▶ **EXERCISE REQUIREMENTS**: Locate the line bearing "Model this object" in the material below, then reproduce it and each following line up to and including the line bearing "# Driving dimensions".

▶ **DATA RECORDS**:
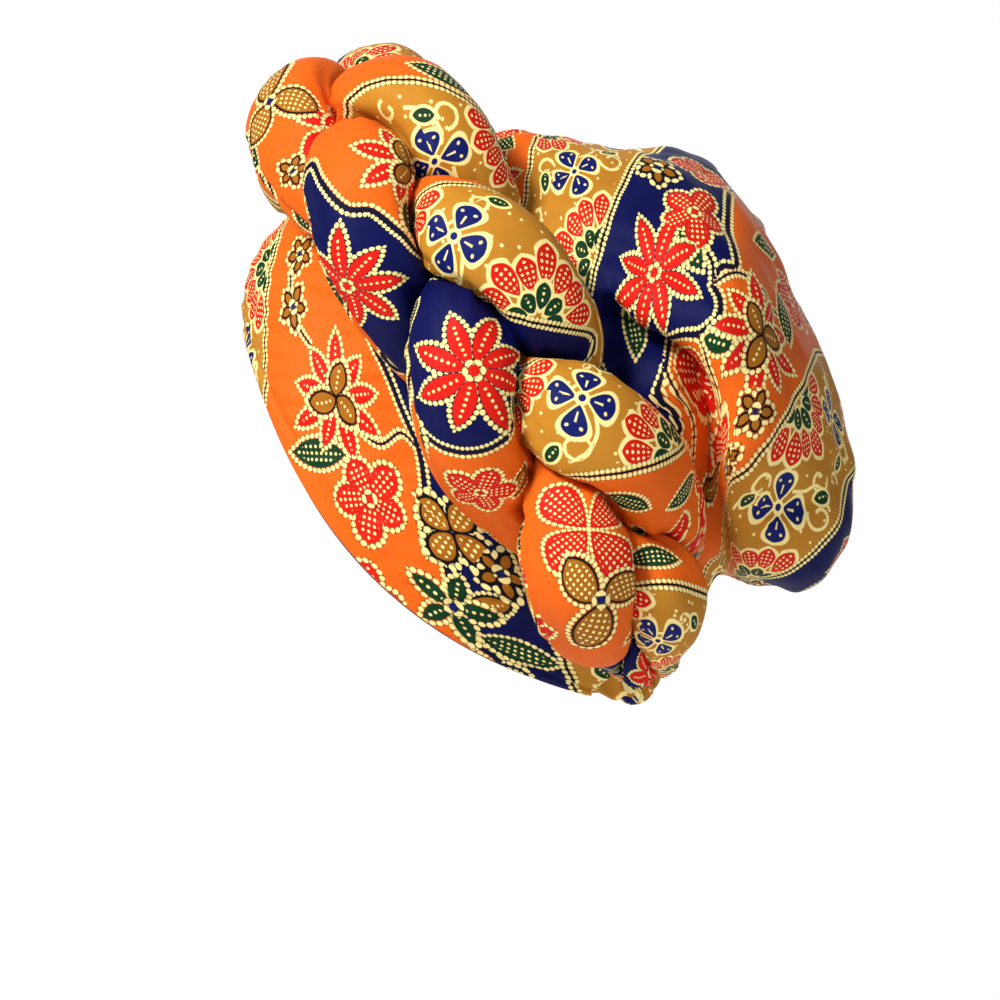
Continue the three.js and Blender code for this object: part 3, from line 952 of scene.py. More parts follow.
# The field between 60 and 185, navy next to 60 and orange next to 185, repeated each 408 mm
FIELD = (
    Motif("small_flower", 72, 226, 10, 1.25),
    Motif("dotted_flower", 99, 211, 20, 1.0),
    Motif("leaf", 102, 197, -18, 1.1),
    Motif("rosette", 96, 180, 15, 1.0),
    Motif("leaf", 92, 147, 105, 1.1),
    Motif("crowned_rosette", 154, 193, 60, 1.0),
    Motif("leaf", 160, 224, -40, 1.0),
    Motif("small_leaf", 141, 175, 20, 0.9),
    Motif("small_flower", 171, 171, 40, 1.0),
    Motif("small_flower", 174, 151, 0, 1.05),
    Motif("big_dotted_flower", 140, 146, 30, 0.9),
    Motif("ochre_leaf", 150, 122, 60, 1.0),
    Motif("leaf", 128, 108, 140, 1.1),
    Motif("rosette", 92, 92, 40, 0.95),
    Motif("crowned_rosette", 152, 78, 150, 1.0),
    Motif("small_flower", 72, 118, 0, 1.1),
    Motif("small_flower", 166, 48, 20, 1.1),
    Motif("leaf", 130, 42, 20, 1.0),
    Motif("dotted_flower", 88, 252, 0, 0.95),
    Motif("leaf", 130, 246, 70, 1.0),
    Motif("dotted_flower", 158, 252, 30, 1.0),
    Motif("small_flower", 163, 281, 15, 1.15),
    Motif("small_flower", 163, 306, 30, 1.15),
    Motif("rosette", 90, 300, 0, 1.0),
    Motif("small_leaf", 72, 328, 70, 1.0),
    Motif("crowned_rosette", 134, 342, 30, 1.05),
    Motif("leaf", 145, 366, 5, 1.15),
    Motif("dotted_flower", 119, 381, 10, 1.05),
    Motif("small_flower", 160, 392, 0, 1.1),
    Motif("bell", 84, 388, 140, 1.15),
    Motif("small_flower", 69, 402, 20, 1.25),
    Motif("star", 92, 11, 30, 1.1),
    Motif("ochre_leaf", 78, 8, 190, 0.9),
    Motif("leaf", 74, 27, 160, 0.9),
    Motif("small_leaf", 80, 44, 150, 1.1),
    Motif("dotted_flower", 128, 14, 30, 1.0),
)

# The winding vine that parts the navy from the orange
VINE = (
    (90, -8), (91, 10), (90, 24), (83, 33), (92, 48), (108, 60), (112, 78), (116, 96), (112, 116),
    (114, 134), (112, 151), (112, 158), (121, 167), (131, 172), (135, 180), (131, 187), (124, 191),
    (123, 198), (127, 204), (120, 212), (110, 228), (102, 245), (99, 262), (108, 276), (118, 292),
    (114, 312), (104, 328), (98, 342), (92, 357), (92, 372), (95, 384), (96, 398), (90, 400), (91, 418),
)

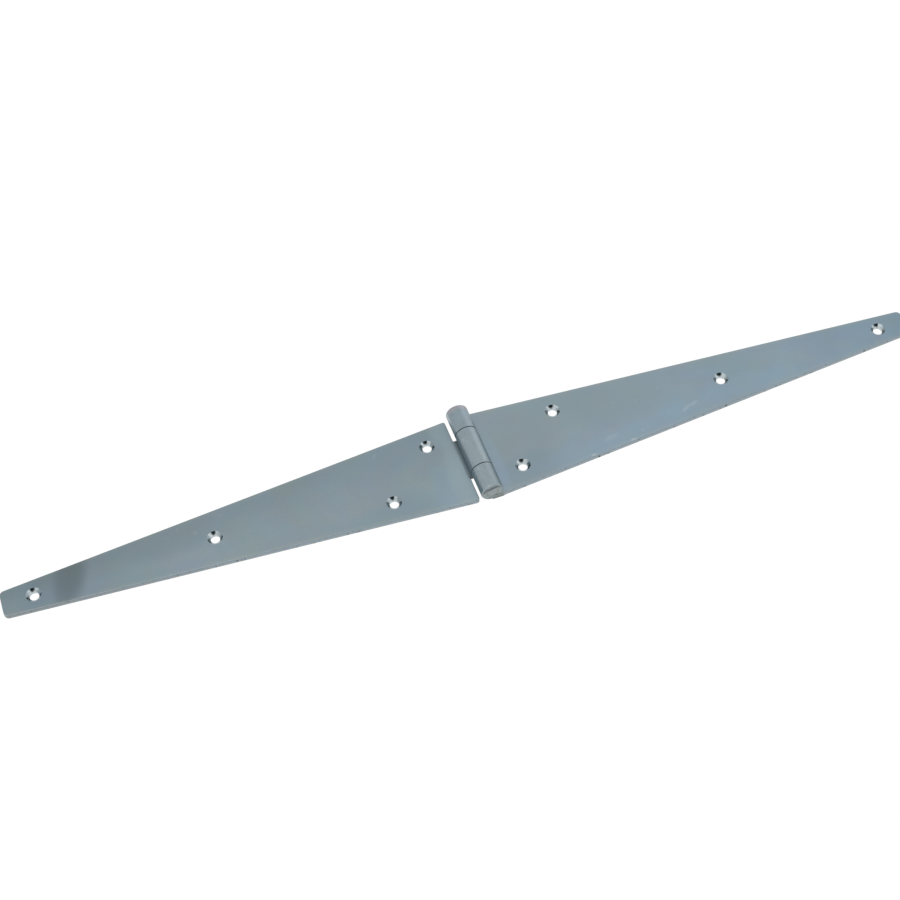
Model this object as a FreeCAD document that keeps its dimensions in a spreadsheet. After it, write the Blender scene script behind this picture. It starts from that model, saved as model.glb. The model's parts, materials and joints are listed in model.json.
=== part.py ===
import FreeCAD, Part
import os
from math import radians
import Sketcher

# Double strap hinge, in millimetres.
# X runs along the two straps, Y along the pin, Z up from the back faces.
# The straps lie flat on Z = 0 and the pin axis is above the origin.

os.makedirs("parts", exist_ok=True)
doc = FreeCAD.newDocument("strap_hinge")

# Driving dimensions

DRIVING_SIZES = [
    ("strap_length", 250.0, "pin axis to the end of a strap"),
    ("base_width", 53.4, "width of a strap beside the barrel"),
    ("near_overhang", 0.3, "near end of the barrel beyond the edges of the straps"),
    ("far_overhang", 1.7, "far end of the barrel beyond the edges of the straps"),
    ("tip_width", 14.7, "width of a strap at its end"),
    ("sheet_thickness", 3.0, "steel sheet"),
    ("near_notch_edge", 6.8, "pin axis to the start of the taper and the notch for the near knuckle"),
    ("far_notch_edge", 7.4, "pin axis to the inside of the notch for the far knuckle"),
    ("middle_notch_edge", 6.7, "pin axis to the inside of the notch for the middle knuckle"),
    ("middle_knuckle", 24.2, "length of the middle knuckle"),
    ("knuckle_gap", 0.3, "end clearance between two knuckles"),
    ("pin_diameter", 6.0, "pin, tight in the outer knuckles"),
    ("running_clearance", 0.05, "radial clearance of the middle knuckle on the pin"),
    ("roll_end_gap", 0.3, "sheet end of a knuckle to the face of its own strap"),
    ("pin_end_chamfer", 0.2, "edge break on both pin ends"),
    ("barrel_end_round", 1.0, "rounding of the rolled sheet at both ends of the barrel"),
    ("knuckle_end_round", 0.25, "rounding of the rolled sheet where two knuckles meet"),
    ("edge_round", 0.3, "rounding of a strap's upper edges"),
    ("tip_corner", 2.6, "corner radius at the end of a strap"),
    ("outer_notch_corner", 0.7, "corner radius inside the notches for the outer knuckles"),
    ("middle_notch_corner", 0.4, "corner radius inside the notch for the middle knuckle"),
    ("base_corner", 1.3, "corner radius of the left leaf beside the outer knuckles"),
    ("hole_diameter", 5.0, "screw holes"),
    ("sink_diameter", 8.0, "countersinks at the surface"),
    ("sink_angle", 90.0, "full angle of the countersinks"),
    ("first_hole_out", 21.3, "pin axis to the first hole"),
    ("first_hole_side", 14.5, "first hole from the centre line"),
    ("second_hole_out", 48.5, "pin axis to the second hole"),
    ("second_hole_side", 12.7, "second hole from the centre line, on the other side"),
    ("third_hole_out", 140.2, "pin axis to the third hole"),
    ("tip_hole_inset", 16.3, "fourth hole from the end of the strap"),
]

# Sizes worked out from the driving ones

SLOPE_TO_ROLL_END = "=asin((pin_diameter - roll_end_gap) / 2 / roll_radius)"
WORKED_OUT_SIZES = [
    ("roll_radius", "=pin_diameter / 2 + sheet_thickness", "outside of a knuckle, height of the axis"),
    ("roll_end_slope", SLOPE_TO_ROLL_END, "middle of the gap at the sheet's end, below the axis"),
    ("barrel_length", "=base_width + near_overhang + far_overhang", "all knuckles together, and the pin"),
    ("strap_line", "=(near_overhang - far_overhang) / 2", "middle of the barrel to the straps' centre line"),
    ("notch_width", "=middle_knuckle + 2 * knuckle_gap", "notch for the middle knuckle"),
    ("fourth_hole_out", "=strap_length - tip_hole_inset", "pin axis to the fourth hole"),
]

sheet = doc.addObject("Spreadsheet::Sheet", "Sizes")
for row, (alias, value, meaning) in enumerate(DRIVING_SIZES + WORKED_OUT_SIZES, start=1):
    sheet.set(f"A{row}", alias)
    sheet.set(f"B{row}", str(value))
    sheet.setAlias(f"B{row}", alias)
    sheet.set(f"C{row}", meaning)
doc.recompute()


def size(alias):
    """Current value of a named size."""
    value = sheet.get(alias)
    return float(getattr(value, "Value", value))


def new_body(label):
    body = doc.addObject("PartDesign::Body", label)
    body.Label = label
    return body


def new_sketch(body, name, plane_role):
    """Empty sketch on one of the body's origin planes."""
    sketch = body.newObject("Sketcher::SketchObject", name)
    plane = [feature for feature in body.Origin.OriginFeatures if feature.Role == plane_role][0]
    sketch.AttachmentSupport = [(plane, "")]
    sketch.MapMode = "FlatFace"
    return sketch


def place(sketch, geometry, point, name, x_size, y_size):
    """Tie one sketch point to the sketch origin by two named sizes."""
    for kind, suffix, expression in (("DistanceX", "_x", x_size), ("DistanceY", "_y", y_size)):
        here = sketch.getPoint(geometry, point)
        value = here.x if kind == "DistanceX" else here.y
        index = sketch.addConstraint(Sketcher.Constraint(kind, -1, 1, geometry, point, value))
        sketch.renameConstraint(index, name + suffix)
        sketch.setExpression("Constraints." + name + suffix, expression)


def polygon(sketch, corners):
    """Closed outline; corners are (name, x, y, x expression, y expression)."""
    count = len(corners)
    lines = []
    for this, following in zip(corners, corners[1:] + corners[:1]):
        start = FreeCAD.Vector(this[1], this[2], 0)
        end = FreeCAD.Vector(following[1], following[2], 0)
        lines.append(sketch.addGeometry(Part.LineSegment(start, end), False))
    for index in range(count):
        following = lines[(index + 1) % count]
        sketch.addConstraint(Sketcher.Constraint("Coincident", lines[index], 2, following, 1))
    for line, (name, x, y, x_size, y_size) in zip(lines, corners):
        place(sketch, line, 1, name, x_size, y_size)


def circle(sketch, name, x, y, radius, x_size, y_size, radius_size):
    centre = FreeCAD.Vector(x, y, 0)
    geometry = sketch.addGeometry(Part.Circle(centre, FreeCAD.Vector(0, 0, 1), radius), False)
    place(sketch, geometry, 3, name, x_size, y_size)
    index = sketch.addConstraint(Sketcher.Constraint("Radius", geometry, radius))
    sketch.renameConstraint(index, name + "_radius")
    sketch.setExpression("Constraints." + name + "_radius", radius_size)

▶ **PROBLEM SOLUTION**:
Model this object as a FreeCAD document that keeps its dimensions in a spreadsheet. After it, write the Blender scene script behind this picture. It starts from that model, saved as model.glb. The model's parts, materials and joints are listed in model.json.
=== part.py ===
import FreeCAD, Part
import os
from math import radians
import Sketcher

# Double strap hinge, in millimetres.
# X runs along the two straps, Y along the pin, Z up from the back faces.
# The straps lie flat on Z = 0 and the pin axis is above the origin.

os.makedirs("parts", exist_ok=True)
doc = FreeCAD.newDocument("strap_hinge")

# Driving dimensions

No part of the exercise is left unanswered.